Opinion
March 21, 1949.
Present — Carswell, Acting P.J., Johnston, Adel, Sneed and MacCrate, JJ.
Resettled decree of the Surrogate's Court of Putnam County, dated November 3, 1947, construing the residuary clause of the will of testator and directing trial by jury of the amount of charge thereupon for the support of testator's son, insofar as appealed from, unanimously affirmed, without costs. Appeals from the decree of the Surrogate's Court of Putnam County, dated August 22, 1947, superseded by the resettled decree above mentioned, dismissed, without costs. In our opinion the resettled decree construing the "Fifth" paragraph of the will as vesting the residuary estate in James S. Smith, subject to and charged with the payment of the reasonable, proper and comfortable support, maintenance and care of testator's son, Fenton G. Smith, is in conformity with the intent of the testator as expressed in the will ( Matter of Forde, 286 N.Y. 125, 128; Meeks v.

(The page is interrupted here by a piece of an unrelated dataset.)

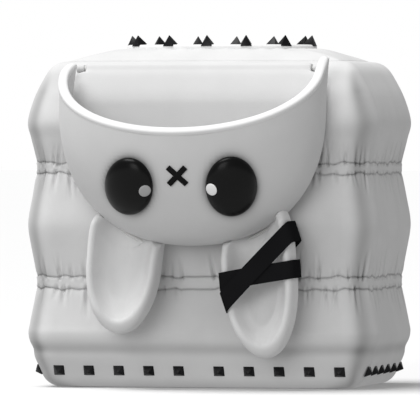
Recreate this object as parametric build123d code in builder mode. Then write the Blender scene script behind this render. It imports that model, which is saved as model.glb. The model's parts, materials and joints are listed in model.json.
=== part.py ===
from build123d import *
from math import asin, atan, cos, degrees, hypot, radians, sin, sqrt, tan
import os

# A quilted bag-bodied hand puppet with a rabbit-face hood. Millimetres, +Z up, the front towards -Y.
# The origin is the centre of the bag's outline on the surface that its hem stands on.

os.makedirs("parts", exist_ok=True)

# ---------------------------------------------------------------- driving dimensions
# Bag: the outline at its gathered waists, and how the tiers swell from it
body_width = 305.0
body_depth = 178.0
body_corner = 22.0
tightest_corner = 4.0
quilt = 14.0
tier_swell = 8.0
hem_height = 30.0
lower_tier_height = 58.0
lower_band_height = 11.0
middle_tier_height = 91.5
upper_band_height = 9.5
upper_tier_height = 91.0
shoulder_inset = 22.0
shoulder_lip = 6.0
lip_thickness = 12.0

# How a tier swells: (share of its height, share of tier_swell outwards) from its bottom to its top
lower_tier_shape = ((0.32, 1.0), (0.7, 0.62), (1.0, 0.0))
middle_tier_shape = ((0.0, 0.0), (0.25, 0.74), (0.5, 1.0), (0.75, 0.74), (1.0, 0.0))
upper_tier_shape = ((0.0, 0.0), (0.2, 0.75), (0.4, 1.0), (0.66, 0.0))
shoulder_turn_share = 0.86
shoulder_turn_inset = 9.9

# Hem cuff: a sloped face for the studs that curls under to the flat resting face
hem_flare = 3.0
hem_face_low = 8.0
hem_face_inset = 6.4
hem_curl_height = 2.0
hem_curl_inset = 17.0
hem_rest_inset = 24.0
hem_mouth_inset = 30.0

# Lining, yoke and collar
lining_thickness = 2.0
yoke_rise = 11.0
yoke_thickness = 5.0
yoke_lip = 7.0
yoke_top_flat = 3.0
neck_half_width = 82.0
neck_half_depth = 46.0
neck_setback = 6.0
collar_width = 9.0
collar_height = 10.0
collar_stand = 4.0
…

Meeks, 161 N.Y. 66, 70; Fell v. McCready, 236 App. Div. 390, 395, affd. 263 N.Y. 602; Matter of Nelson, 268 N.Y. 255, 258); and that the amount of such cost of support so to be charged may properly be determined by trial before the Surrogate, as directed by the decree. (Surrogate's Ct. Act, § 40; Matter of Buehler, 186 Misc. 306, 309, affd. 272 App. Div. 757, same case 274 App. Div. 770.)